Philanthropic Equity: Use data to set realistic, sustainable goals.

The NPIC: Expect to replace fundraisers every 18 months (the national average).
Philanthropic Equity: Retain fundraisers for 3+ years to allow growth and relationship-building.

The NPIC: Fundraising shouldn’t cost anything.
Philanthropic Equity: Invest in tools and training - it’s cheaper to keep a donor than to find a new one.

The NPIC: Fundraising is the job of fundraisers only.
Philanthropic Equity: Involve the whole team. Cross-department collaboration strengthens development.

The NPIC: Use trauma imagery to provoke donations.
Philanthropic Equity: Center dignity.
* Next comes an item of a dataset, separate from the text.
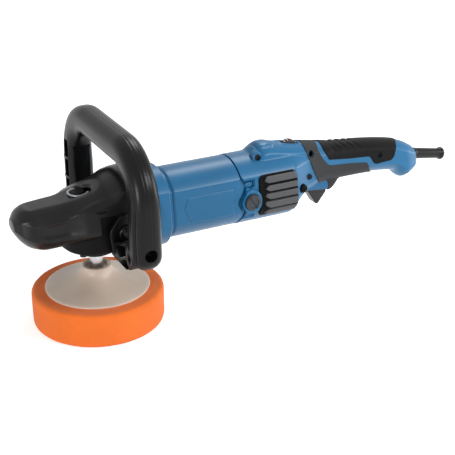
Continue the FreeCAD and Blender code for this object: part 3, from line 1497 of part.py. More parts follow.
def speed_dial():
    at = (shell_x + d.dial_back, 0, motor_z + d.dial_rise)
    wheel = turned([
        (-d.dial_half, d.dial_axle_radius + d.running), (-d.dial_half, d.dial_radius), (d.dial_half, d.dial_radius),
        (d.dial_half, d.dial_axle_radius + d.running),
    ], at, "Y")
    notch = [(d.dial_radius - 0.7, -0.5), (d.dial_radius + 1, -0.5), (d.dial_radius + 1, 0.5),
             (d.dial_radius - 0.7, 0.5)]
    node("speed_dial", repeated(wheel, "Pocket", notch, d.dial_notches, -d.dial_half, d.dial_half))
    x, _, z = at
    cheek = d.dial_half + d.gap
    cheeks = [block((x - 3, a, z - 16), (x + 3, b, z + 3)) for a, b in ((cheek, cheek + 1.5), (-cheek - 1.5, -cheek))]
    axle = rod(d.dial_axle_radius, cheek * 2 + 3, (x, -cheek - 1.5, z), "Y")
    base = block((x - 7, -cheek - 1.5, z - 19), (x + 7, cheek + 1.5, z - 16))
    node("dial_bracket", joined(*cheeks, axle, base))


def electrics():
    x, z = shell_x + d.trigger_pivot_back + 3, motor_z - d.trigger_pivot_drop + d.switch_lift
    node("switch_module", block((x, -d.switch_half, z), (x + d.switch_long, d.switch_half, z + d.switch_high)))
    x = shell_x + d.module_back
    node("speed_control_module", block((x, -d.module_half, motor_z + 2), (
        x + d.module_long, d.module_half, motor_z + 2 + d.module_high)))


def cord_guard():
    root, reach = -d.guard_root, d.guard_reach
    flange_back = -d.guard_seat
    flange_front = flange_back - d.guard_flange
    guard = turned([
        (root, d.guard_bore), (root, d.guard_radius), (flange_front, d.guard_radius),
        (flange_front, d.guard_flange_radius), (flange_back, d.guard_flange_radius), (flange_back, d.guard_radius),
        (reach - 6, d.guard_radius - 0.6), (reach - 4, d.guard_bulb), (reach - 1.5, d.guard_bulb),
        (reach, d.guard_bulb - 1.5), (reach, d.guard_bore),
    ])
    slope = FreeCAD.Rotation(V(0, 1, 0), 90 + float(d.guard_slope))
    node("cord_guard", place(guard, (shell_x + d.rump_back, 0, motor_z - d.guard_drop), slope))


BUILD = (
    foam_pad, backing_plate, pad_insert, spindle, spindle_gear, countershaft, spur_pinion, bevel_gear,
    armature_shaft, bevel_pinion, pinion_nut, armature_core, armature_windings, commutator, cooling_fan, bearings,
    gear_case, gear_case_cover, head_fasteners, spindle_lock, gear_hood, direction_arrow, loop_handle,
    loop_handle_screws, motor_housing, fan_baffle, stator, brushes, vent_grilles, handle_shells, grip_overmoulds,
    shell_screws, trigger, lock_on_button, speed_dial, electrics, cord_guard,
)


def check():
    doc.recompute()
    for item in doc.Objects:
        if "Invalid" in item.State or "Error" in item.State:
            raise RuntimeError("%s (%s) has failed" % (item.Name, item.Label))
    for label, item in NODES.items():
        if item.Shape.isNull() or not item.Shape.isValid():
            raise RuntimeError("%s has no valid shape" % label)


for build in BUILD:
    build()
check()
os.makedirs("parts", exist_ok=True)
for label, item in NODES.items():
    item.Shape.exportStep("parts/%s.step" % label)
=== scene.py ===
"""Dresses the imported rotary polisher: moulded housings, foam pad, rubber grips and steel parts, in metres."""

import json
import math

import bmesh
import bpy
import numpy as np
from mathutils import Matrix, Vector
from mathutils.geometry import delaunay_2d_cdt

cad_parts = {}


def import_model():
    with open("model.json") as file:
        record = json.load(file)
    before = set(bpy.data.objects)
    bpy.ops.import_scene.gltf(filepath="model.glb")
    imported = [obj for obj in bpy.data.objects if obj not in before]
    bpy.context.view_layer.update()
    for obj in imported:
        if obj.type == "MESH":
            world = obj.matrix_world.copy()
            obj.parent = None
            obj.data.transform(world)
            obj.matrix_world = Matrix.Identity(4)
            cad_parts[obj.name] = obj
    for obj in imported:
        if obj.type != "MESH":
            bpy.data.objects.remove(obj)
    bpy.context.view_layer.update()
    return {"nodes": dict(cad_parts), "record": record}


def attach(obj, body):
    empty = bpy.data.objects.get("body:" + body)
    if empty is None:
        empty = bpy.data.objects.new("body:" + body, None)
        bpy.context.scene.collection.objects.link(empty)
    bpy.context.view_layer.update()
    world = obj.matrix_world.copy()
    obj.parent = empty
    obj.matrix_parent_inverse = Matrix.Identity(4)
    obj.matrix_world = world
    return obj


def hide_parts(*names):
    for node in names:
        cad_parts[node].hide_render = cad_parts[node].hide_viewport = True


bl_info = {
    "name": "Rotary polisher",
    "version": (1, 0, 0),
    "blender": (4, 5, 0),
    "location": "View3D > Sidebar > Polisher",
    "description": "Builds the visible pieces of a rotary polisher round its packed frame",
    "category": "Object",
}

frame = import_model()
MM = 0.001
STEP = 0.8  # spacing of mesh points on a moulded skin, in millimetres
SHARP = 38.0  # degrees a surface turns by before its edge reads as hard

# ------------------------------------------------------------------------------------------------------- sizes
# Millimetres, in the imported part's own frame: +X to the rear grip, +Z up, origin under the pad.

AXIS_Z = 126.0  # height of the motor's axis
BARREL_R, BARREL_FLAT, FLAT_LEAN = 41.0, 36.5, 8.0  # motor casing: radius, and its flats' distance and lean
REAR_X, END_ROUND, END_CAP = 430.2, 6.0, 14.0  # rear end of the shells, its rounding, and the cap's points past it
LOCK_X = -17.0  # axis of the spindle lock button
HOOP_X, HOOP_HALF, HOOP_TOP, HOOP_CORNER = 19.5, 98.0, 218.0, 50.0  # middle line of the loop handle
HOOP_TUBE, CROSS_BAR_HALF = 16.3, 14.8  # half thickness of the loop, and of its cross bar along X
LEG_END, LEG_ROUND, LEG_SCREW_Z = 100.5, 17.0, 121.0  # each leg's rounded end, and its screw's height
BRUSH_X, BRUSH_TILT = 177.5, 5.0  # axis of the brush caps and its tilt
TRIGGER_PIVOT, LOCK_ON, DIAL = (268.2, 113.0), (249.2, 123.0), (247.2, 163.0)  # axes along Y, as X and Z
SCREWS = ((196.0, 166.0, 17.5), (267.2, 158.6, 15.0), (261.2, 133.0, 28.0), (366.5, 139.2, 17.0),
          (414.2, 105.0, 10.0))  # shell screws: X, Z and how far their heads' faces are from the middle
SCREW_WELL, SCREW_SINK = 3.9, 2.6  # radius of a shell screw's well, and how deep its floor lies


def linear(text):
    """An sRGB hex colour as linear red, green, blue and alpha."""
    parts = [int(text[n : n + 2], 16) / 255 for n in (1, 3, 5)]
    return tuple(p / 12.92 if p <= 0.04045 else ((p + 0.055) / 1.055) ** 2.4 for p in parts) + (1.0,)


# --------------------------------------------------------------------------------------------------- materials


def node(tree, kind, settings=(), feeds=()):
    """Adds a shader node; settings are attributes or socket values, feeds are the outputs that reach its sockets."""
    made = tree.nodes.new("ShaderNode" + kind)
    for key, value in dict(settings).items():
        if isinstance(key, str) and hasattr(made, key):
            setattr(made, key, value)
        else:
            made.inputs[key].default_value = value
    for key, source in dict(feeds).items():
        tree.links.new(source, made.inputs[key])
    return made


def blank(name, settings):
    """A material with only its surface shader, its uniform values set on that shader's own sockets."""
    made = bpy.data.materials.new(name)
    made.use_nodes = True
    shader = made.node_tree.nodes["Principled BSDF"]
    for key, value in settings.items():
        shader.inputs[key].default_value = value
    return made, made.node_tree, shader


def per_metre(size_mm):
    """A texture scale at which one cell is about this many millimetres."""
    return 1000.0 / size_mm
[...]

Tell stories of hope and opportunity.

The NPIC: Ask donors to give anything they can.
Philanthropic Equity: Invite donors to make a meaningful, specific contribution that reflects real impact

4. We Advocate for Policy and Procedural Change

Nonprofits are often hesitant to challenge funders out of (justifiable) fear of jeopardizing critical support. As a for-profit partner, Write On Fundraising takes on that risk.

We advocate directly with funders to:

  • Simplify and clarify grant application processes

  • Encourage Donor-Advised Fund holders to release funds into the community

  • Push private foundations to distribute beyond the minimum 5% requirement

In 2023, private foundations gave $103 billion—but that’s a fraction of the $1.48 trillion they currently hold. Donor-Advised Funds sit on another $250 billion, with limited transparency around disbursements. That money is earmarked for charitable work - it just hasn’t moved.

The Bottom Line

Fundraising must change.
The culture around fundraising must change.
The way nonprofits present themselves to donors must change.
The flow of philanthropic dollars—especially those already tax-deducted—must change.

There are no “have-nots” anymore. Collectively, nonprofits have more than $1.5 trillion sitting in accounts, waiting to be distributed. And that doesn’t include the billions in annual giving that Americans are known for.

At Write On Fundraising, we’re not just here to raise money.
We’re here to reimagine how money gets raised.